可以使用Airflow的TimeDeltaSensor传感器来检测任务持续运行的时间,并配置一个回调函数来处理任务失败的情况。具体步骤如下:
from airflow.models import Variable
from airflow.sensors.time_delta_sensor import TimeDeltaSensor
wait_time = Variable.get("wait_time")
sensor_timeout = Variable.get("sensor_timeout")
check_duration = TimeDeltaSensor(
task_id='check_duration',
delta=wait_time,
timeout=sensor_timeout,
poke_interval=60, #每过60秒检查一次
mode='reschedule',
dag=dag
)
def failure_callback(context):
failure_message = "Task {} failed because it ran for more than {}"
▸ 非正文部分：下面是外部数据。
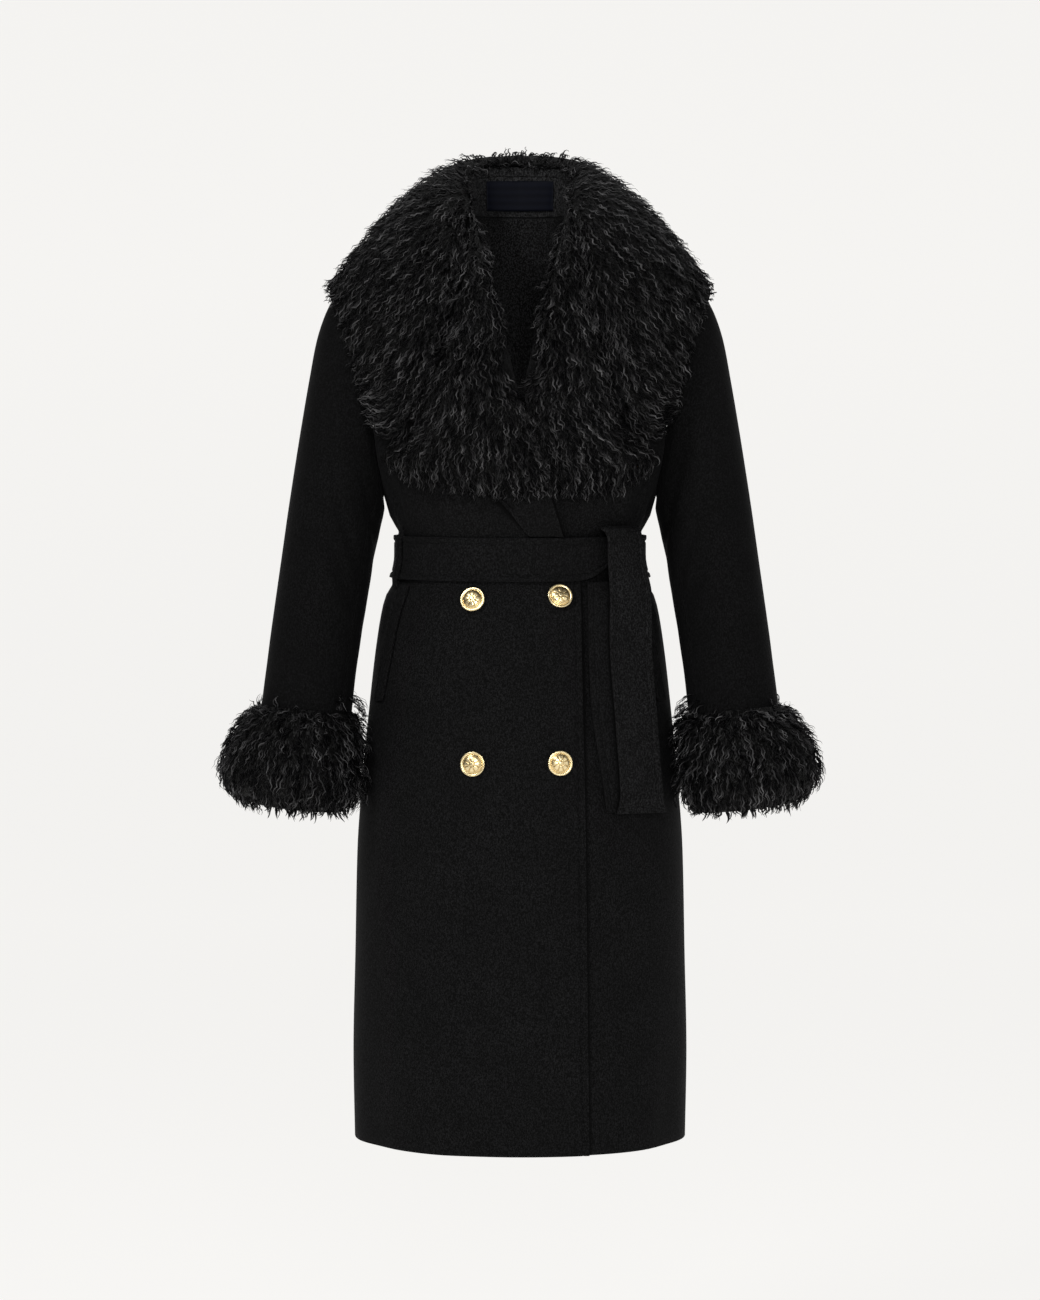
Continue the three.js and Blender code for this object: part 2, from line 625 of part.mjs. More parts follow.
// ---- belt ----
function belt() {
  const turns = spread(-180, 180, 48).slice(0, -1).map(radians);
  const near = (turn) => Math.exp(-(((turn - radians(KNOT.angle)) / KNOT.pinchReach) ** 2));
  const band = (lift) =>
    spread(0, 1, 2).map((up) =>
      turns.map((turn) => onTorso(turn, mix(BELT.bottom + KNOT.pinch * near(turn), BELT.top, up), lift)),
    );
  const inside = LAP + LAYER;
  add("belt_band", solidBetween(band(inside + BELT.thick), band(inside), true), wool());

  // The knot is a soft bundle in front of the band, under the front tail.
  const bundle = (height) =>
    spread(-1, 1, 6).map((up) =>
      spread(-1, 1, 6).map((across) => {
        const crown = Math.sqrt(Math.max(0, 1 - up ** 4)) * Math.sqrt(Math.max(0, 1 - across ** 4));
        const z = mix(BELT.top, BELT.bottom, 0.5) + up * KNOT.halfHeight;
        const angle = radians(KNOT.angle) + across * KNOT.halfReach;
        return onTorso(angle, z, inside + BELT.thick + LAYER + height * mix(0.35, 1, crown));
      }),
    );
  add("belt_knot", solidBetween(bundle(KNOT.deep), bundle(0)), wool());

  const strip = FRONT_TAIL.map((row) =>
    spread(0, 1, 4).map(
      (t) => new THREE.Vector3(mix(row.left, row.right, t), mix(row.leftY, row.rightY, t), row.z),
    ),
  );
  add("belt_tail_front", solidBetween(strip, moved(strip, gridNormals(strip), -BELT.thick)), wool());

  const edge = column(UNDER_TAIL, "z", "x");
  const levels = spread(UNDER_TAIL[0].z, UNDER_TAIL.at(-1).z, 10);
  const angles = (z) => spread(0, TAIL_WIDTH, 4).map((across) => frontAngle(edge(z), z) + across / half(z));
  add("belt_tail_under", torsoWall(levels, angles, () => LAP + BELT.thick + LAYER, BELT.thick), wool());
}

function beltLoops() {
  const levels = spread(BELT.bottom - LOOP.past, BELT.top + LOOP.past, 8);
  const middle = (BELT.top + BELT.bottom) / 2;
  const overBelt = LAP + BELT.thick + 2 * LAYER + WOOL;
  const arch = (z) => {
    const share = Math.abs(z - middle) / ((BELT.top - BELT.bottom) / 2 + LOOP.past);
    return mix(LAP + LAYER, overBelt, 1 - THREE.MathUtils.smoothstep(share, 0.82, 1));
  };
  const place = (extra) =>
    levels.map((z) =>
      spread(LOOP.from, LOOP.to, 2).map((turn) => onTorso(radians(turn), z, arch(z) + extra)),
    );
  addPair("belt_loop", solidBetween(place(0), place(-WOOL + SEAM)), wool);
}

// ---- pockets and buttons ----
function pocketWelts() {
  const rearEdge = column(POCKET, "z", "x");
  const levels = spread(POCKET[0].z, POCKET.at(-1).z, 8);
  const angles = (z) => spread(0, WELT_WIDTH, 3).map((across) => frontAngle(rearEdge(z), z) + across / half(z));
  addPair("pocket_welt", torsoWall(levels, angles, () => LAYER + WOOL, WOOL), wool);
}

function buttons() {
  const { radius, rim, rimThick, domeHeight, shank, standOff } = BUTTON;
  const dome = spread(0, 90, 4).map(radians);
  const profile = [
    [0, -standOff],
    [shank, -standOff],
    [shank, 0],
    [radius, 0],
    [radius, rimThick],
    [radius - rim, rimThick],
    ...dome.map((t) => [(radius - rim - 0.4) * Math.cos(t), rimThick - 0.4 + domeHeight * Math.sin(t)]),
  ].map(([x, y]) => new THREE.Vector2(Math.max(0, x), y));
  const shape = new THREE.LatheGeometry(profile, 16);
  BUTTONS.forEach(({ name, x, z }) => {
    const angle = frontAngle(x, z);
    const normal = torsoNormal(angle, z);
    const turn = new THREE.Quaternion().setFromUnitVectors(new THREE.Vector3(0, 1, 0), normal);
    const place = onTorso(angle, z, LAP + SEAM + standOff);
    const matrix = new THREE.Matrix4().compose(place, turn, new THREE.Vector3(1, 1, 1));
    add(name, shape.clone().applyMatrix4(matrix), brass());
  });
}

fronts();
backs();
sleeves();
collar();
lapels();
cuffs();
belt();
beltLoops();
pocketWelts();
buttons();

export default coat;
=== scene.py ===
import math

import bpy
import numpy as np
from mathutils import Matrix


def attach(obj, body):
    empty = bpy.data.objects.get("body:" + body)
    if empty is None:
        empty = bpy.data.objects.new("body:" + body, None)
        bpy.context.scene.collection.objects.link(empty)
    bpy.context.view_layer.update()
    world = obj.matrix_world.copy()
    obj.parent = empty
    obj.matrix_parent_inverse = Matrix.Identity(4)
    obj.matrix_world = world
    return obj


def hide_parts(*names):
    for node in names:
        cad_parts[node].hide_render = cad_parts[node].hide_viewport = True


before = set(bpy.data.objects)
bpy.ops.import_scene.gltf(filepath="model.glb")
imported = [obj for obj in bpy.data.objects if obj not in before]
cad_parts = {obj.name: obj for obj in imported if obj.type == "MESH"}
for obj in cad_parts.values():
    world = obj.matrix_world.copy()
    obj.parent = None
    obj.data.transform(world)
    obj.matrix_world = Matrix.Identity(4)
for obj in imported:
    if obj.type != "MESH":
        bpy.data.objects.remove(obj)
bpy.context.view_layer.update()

# ---- Camera ----
# A long lens a little above the coat's waist looks very slightly down at it, so the back of the neck
# shows inside the collar and the hem curves away.
CAMERA_PLACE = (-0.0015, -4.600, -0.240)
CAMERA_TARGET = (0.0, 0.0, -0.5025)
SENSOR_WIDTH = 36.0
LENS = 138.7


def aimed(place, target):
    """The turn that points a camera or a lamp from a place to a target: its rise first, then its heading."""
    ahead = np.subtract(target, place)
    return math.pi / 2 + math.asin(ahead[2] / np.linalg.norm(ahead)), 0, -math.atan2(ahead[0], ahead[1])


camera_data = bpy.data.cameras.new("camera")
camera_data.sensor_fit = "HORIZONTAL"
camera_data.sensor_width = SENSOR_WIDTH
camera_data.lens = LENS
camera_data.clip_end = 50
camera = bpy.data.objects.new("camera", camera_data)
camera.location = CAMERA_PLACE
camera.rotation_euler = aimed(CAMERA_PLACE, CAMERA_TARGET)
bpy.context.scene.collection.objects.link(camera)
bpy.context.scene.camera = camera
bpy.context.scene.view_settings.view_transform = "Standard"


# ---- Wool coating ----
# Black double-faced wool, woven, fulled and brushed so that a short matt nap hides the threads. The eye
# sees a deep black with fine pale flecks, and a soft bloom where the cloth turns away.
def linear(code):
    """An sRGB hex colour as linear red, green, blue and full alpha."""
    channels = np.array([int(code[i : i + 2], 16) for i in (1, 3, 5)]) / 255
    low, high = channels / 12.92, ((channels + 0.055) / 1.055) ** 2.4
    return (*np.where(channels <= 0.04045, low, high), 1.0)


def add(tree, kind, sockets=None, **settings):
    """Adds a shader node. A socket's value is a constant, or a (node, output) pair that is linked to it."""
    node = tree.nodes.new("ShaderNode" + kind)
    for name, value in settings.items():
        setattr(node, name, value)
    for name, value in (sockets or {}).items():
        if isinstance(value, tuple) and isinstance(value[0], bpy.types.Node):
            tree.links.new(value[0].outputs[value[1]], node.inputs[name])
        else:
            node.inputs[name].default_value = value
    return node


def new_material(name):
    """An empty node material and its tree."""
    material = bpy.data.materials.new(name)
    material.use_nodes = True
    material.node_tree.nodes.clear()
    return material, material.node_tree


def surfaced(tree, factor, dark, light, relief, gloss):
    """Ends a material: two colours mixed by a factor, a bump as (height, strength, metres), and its gloss."""
    colour = add(tree, "Mix", {"Factor": factor, "A": linear(dark), "B": linear(light)}, data_type="RGBA")
    sockets = {**gloss, "Base Color": (colour, "Result")}
    if relief:
        bump = add(tree, "Bump", dict(zip(("Height", "Strength", "Distance"), relief)))
        sockets["Normal"] = (bump, "Normal")
    face = add(tree, "BsdfPrincipled", sockets)
    add(tree, "OutputMaterial", {"Surface": (face, "BSDF")})


def wool_coating(name, dark, light, nap, edge_shadow=False):
    """Noise flecks 1.5 mm apart and short streaks down the nap, over slow mottling from the fulling.

    The real threads are finer; these flecks are as coarse as they need to be to show.
    A piece with an edge shadow is painted dark for 5 mm beside the edge that laps over it, as a painted
    shadow of that edge: its attribute "beside" is the distance from that edge in millimetres.
    """
    material, tree = new_material(name)
    place = add(tree, "TexCoord")
    fleck = add(tree, "TexNoise", {"Vector": (place, "Object"), "Scale": 1 / 0.0015, "Detail": 3.0})
    combed = add(tree, "Mapping", {"Vector": (place, "Object"), "Scale": (1, 1, 0.45)})
    streak = add(tree, "TexNoise", {"Vector": (combed, "Vector"), "Scale": 1 / 0.0013, "Detail": 2.0})
    mottle = add(tree, "TexNoise", {"Vector": (place, "Object"), "Scale": 1 / 0.045, "Detail": 2.0})
    pair = add(tree, "Math", {0: (fleck, "Fac"), 1: (streak, "Fac")}, operation="MULTIPLY")
    tone = add(tree, "MapRange", {"Value": (pair, "Value"), "From Min": 0.19, "From Max": 0.36})
    spot = add(tree, "MapRange", {"Value": (mottle, "Fac"), "To Min": 0.45, "To Max": 1.15})
    shade = add(tree, "Math", {0: (tone, "Result"), 1: (spot, "Result")}, operation="MULTIPLY")
    if edge_shadow:
        # Painted shadow: the wool is darkened within 5 mm of the edge that laps over it.
        beside = add(tree, "Attribute", attribute_name="beside")
        away = add(tree, "Math", {0: (beside, "Fac")}, operation="ABSOLUTE")
        reach = {"Value": (away, "Value"), "From Min": 1.0, "From Max": 5.0, "To Min": 0.0}
        lit = add(tree, "MapRange", reach, interpolation_type="SMOOTHSTEP")
        shade = add(tree, "Math", {0: (shade, "Value"), 1: (lit, "Result")}, operation="MULTIPLY")
    bloom = {"Sheen Weight": nap, "Sheen Roughness": 0.45, "Sheen Tint": linear("#8c8c92")}
    gloss = {"Roughness": 0.9, "Specular IOR Level": 0.12, **bloom}
    surfaced(tree, (shade, "Value"), dark, light, ((pair, "Value"), 0.6, 0.0006), gloss)
    return material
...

task_id = context['task_instance'].task_id
duration = wait_time
raise ValueError(failure_message.format(task_id, duration))
check_duration = TimeDeltaSensor(
task_id='check_duration',
delta=wait_time,
timeout=sensor_timeout,
poke_interval=60,
mode='reschedule',
on_failure_callback=failure_callback, #添加回调函数
dag=dag
)
这样,如果任务在10小时内没有完成,传感器将调用回调函数来使任务失败。
完整的Dag定义示例如下所示:
from datetime import datetime, timedelta
from airflow.models import DAG, Variable
from airflow.operators.python_operator import PythonOperator
from airflow.sensors.time_delta_sensor import TimeDeltaSensor
default_args = {
'owner': 'airflow',
'depends_on_past': False,
'start_date': datetime(2022, 1, 1),
'email_on_failure': False,
'email_on_retry': False,
'retries': 1,
'retry_delay': timedelta(minutes=5)
}
dag = DAG('example_dag', default_args=default_args, catchup=False, schedule_interval='@daily')
wait_time = Variable.get("wait_time")
sensor_timeout = Variable.get("sensor_timeout")
def failure_callback(context):
failure_message = "Task {} failed because it ran for more than {}"
task_id = context['task_instance'].task_id
duration = wait_time
raise ValueError(failure_message.format(task_id, duration))
check_duration = TimeDeltaSensor(
task_id='check_duration',
delta=wait_time,
timeout=sensor_timeout,
poke_interval=60,
mode='reschedule',
on_failure_callback=failure_callback,
dag=dag
)
example_task = PythonOperator(
task_id='example_task',
python_callable=example_function,
dag=dag
)
check_duration >> example_task